Miriam had taken care of Moshe all her life and now would pay for her “lashon harah” against him. There is a beautiful prayer in verse 13 by Moshe to the Creator: “El na refana la” – אֵל, נָא רְפָא נָא לָהּ , “Please God, please heal her”. He didn’t say look at what she did to me, she deserves it. Instead he prayed for her. Here we have a beautiful teaching – the prayers of the righteous avail much. That is why we pray and intercede for each other. He brings us refua shalema.

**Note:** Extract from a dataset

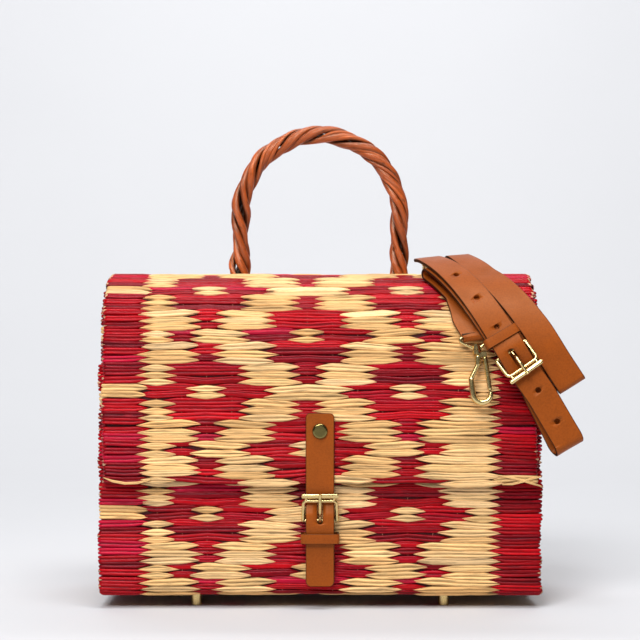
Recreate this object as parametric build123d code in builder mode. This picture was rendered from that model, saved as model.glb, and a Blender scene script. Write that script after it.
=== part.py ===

When our creator gives us a role of leadership, let us take it very seriously and be ready for problems because they will come. The leader is not at the top but at the bottom. He is always in the front, not in the back. We will go through hard times but that is the time to remember the easy times and in the easy times, remember the hard times. If Miriam, Aaron and Moshe suffered for their mistakes and short-comings, how much more will we. Let us not complain but be grateful that He is taking care of us. He is the God of beginning again. Our Messiah Yeshua was also a most humble man, always pointing us toward the Torah and advising us to go in the right direction. When we take away his humanity, we do a great disservice to him. He relied on the Creator for all things showing us that like Moshe Rabeinu that we cannot do things on our own and reminding us that the Creator will always be there with us. True healing begins within, at home; true repentance starts at home. No one will do this for us. Believing that someone else will take all our problems on their shoulders for us and we get off easy is a cop out. When a baby starts learning to walk, he will fall down over and over again. That is a picture of our life. Our Creator allows us to continually fall so that we have to learn to get up and finally stand on our own two feet.